In heavily accented English, Miss Al Amoudi said: ‘I have a problem with shopping – I go to doctor. In the last two months my perfume, only the perfume – $1.4million (£912,000). I can show you the pictures.’
Miss Al Amoudi arrived at court in a full burka and five-inch platform heels.
At the suggestion of the judge she removed her veil in the witness box, but still attempted to keep her face hidden from onlookers.
She claims she had an affair with her alleged victim Mr Paton, 45, behind the back of his lover and business partner Miss Clutterbuck, 56, and that he borrowed and stole some £5million of pocket money she received from Saudi Arabia.
She also insists that when six exclusive flats in Knightsbridge and Chelsea were signed over to her name, it was simply repayment for his thefts and loans.
But Mr Paton and Miss Clutterbuck say she swindled them by pretending she had millions to invest in a massive property project – allegedly claiming to be an estranged wife of Saudi Arabia’s King Abdullah, 88 – and are demanding £14million from her.
Yesterday, Miss Al Amoudi insisted ‘in the name of Allah’ that she was an honest woman given some £10million in cash by her family in the past decade.
She claimed she kept money hidden under her bed and entrusted Mr Paton with half her cash for ‘safekeeping’, and insisted her only problems were wild spending.
Miss Al Amoudi said: ‘I’m afraid I’m addicted to spending money, and get through enormous amounts of cash. I can easily spend £50,000 to £100,000 in one spree.’
At any one time she would have ‘a minimum of £100,000 and sometimes £400,000’ stashed under a piece of carpet beneath her bed, she said.
She added that in Saudi Arabia she was considered ‘like a criminal’ because she had an adulterous relationship, so her family had to send her pocket money in cash stuffed into suitcases.

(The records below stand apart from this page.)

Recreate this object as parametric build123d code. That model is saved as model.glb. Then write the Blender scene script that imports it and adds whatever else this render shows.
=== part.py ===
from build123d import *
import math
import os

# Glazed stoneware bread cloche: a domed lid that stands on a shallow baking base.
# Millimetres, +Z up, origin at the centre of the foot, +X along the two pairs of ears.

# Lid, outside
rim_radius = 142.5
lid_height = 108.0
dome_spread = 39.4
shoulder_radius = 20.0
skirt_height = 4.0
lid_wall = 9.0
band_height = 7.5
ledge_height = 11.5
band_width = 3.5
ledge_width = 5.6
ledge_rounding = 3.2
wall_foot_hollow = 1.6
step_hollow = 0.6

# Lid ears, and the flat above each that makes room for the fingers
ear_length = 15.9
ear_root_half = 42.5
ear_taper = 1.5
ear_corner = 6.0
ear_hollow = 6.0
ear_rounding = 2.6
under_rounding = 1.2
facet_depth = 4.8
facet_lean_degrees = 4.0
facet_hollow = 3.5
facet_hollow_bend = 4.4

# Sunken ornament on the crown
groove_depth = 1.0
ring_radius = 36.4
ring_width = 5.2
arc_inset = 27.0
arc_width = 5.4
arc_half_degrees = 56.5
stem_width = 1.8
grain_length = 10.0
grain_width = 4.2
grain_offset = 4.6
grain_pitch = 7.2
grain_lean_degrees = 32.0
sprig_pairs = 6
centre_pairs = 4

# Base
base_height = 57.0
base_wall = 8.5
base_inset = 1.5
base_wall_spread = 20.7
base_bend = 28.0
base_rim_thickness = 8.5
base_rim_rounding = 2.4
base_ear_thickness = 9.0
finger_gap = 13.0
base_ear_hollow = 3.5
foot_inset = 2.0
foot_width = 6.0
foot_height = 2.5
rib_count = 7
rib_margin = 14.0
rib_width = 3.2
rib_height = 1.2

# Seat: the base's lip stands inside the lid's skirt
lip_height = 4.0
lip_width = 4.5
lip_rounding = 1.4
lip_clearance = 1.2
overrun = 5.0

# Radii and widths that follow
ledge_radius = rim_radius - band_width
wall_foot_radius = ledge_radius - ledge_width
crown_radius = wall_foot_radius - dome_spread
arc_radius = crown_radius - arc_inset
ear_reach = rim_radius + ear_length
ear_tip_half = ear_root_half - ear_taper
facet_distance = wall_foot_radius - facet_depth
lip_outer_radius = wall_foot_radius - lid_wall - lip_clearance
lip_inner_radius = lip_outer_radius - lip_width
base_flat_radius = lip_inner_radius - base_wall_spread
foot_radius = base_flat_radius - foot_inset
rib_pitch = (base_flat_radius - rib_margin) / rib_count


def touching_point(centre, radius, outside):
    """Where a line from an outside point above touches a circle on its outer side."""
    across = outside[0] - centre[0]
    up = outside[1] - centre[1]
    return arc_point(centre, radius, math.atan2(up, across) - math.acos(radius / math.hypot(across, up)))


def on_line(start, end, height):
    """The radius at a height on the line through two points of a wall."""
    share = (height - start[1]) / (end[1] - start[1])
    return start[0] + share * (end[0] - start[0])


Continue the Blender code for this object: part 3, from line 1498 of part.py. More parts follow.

Miss Al Amoudi claimed she married at 13 to a man she refused to name, saying that he was now a threat to her life and that of her 13-year-old daughter.
But she claimed her ‘lover’ Mr Paton took advantage of her and that now he and Miss Clutterbuck were lying about her.
Miss Al Amoudi said: ‘They say I’m a pr0stitute. It’s not true. I swear to Allah I’m not liar.’ She said Mr Paton was a drug user. He denies taking crack cocaine.
Miss Al Amoudi was accused by a male model boyfriend in a previous criminal case of having regularly drunk herself into a stupor at nightclubs.
But yesterday, when asked by Stuart Cakebread, barrister for the plaintiffs: ‘Do you drink?’, she said: ‘I will not answer this question because I’m a Muslim woman.’
The court had earlier heard witness Negat Ali, an Ethiopia-born south London furniture dealer, claim the defendant was a former pr0stitute originally from Ethiopia.
She claims she came forward after seeing a picture of Miss Al Amoudi’s unveiled face in the Daily Mail.
Miss Ali claimed she first met the ‘princess’ in 1985 when Miss Al Amoudi was operating under a different name and was helping her mother run a restaurant in the Yemen notorious for luring in rich men and conning them. She said they fell out later after Miss Al Amoudi failed to repay a £500 loan.
Miss Ali denied being a disgruntled former maid of the ‘princess’.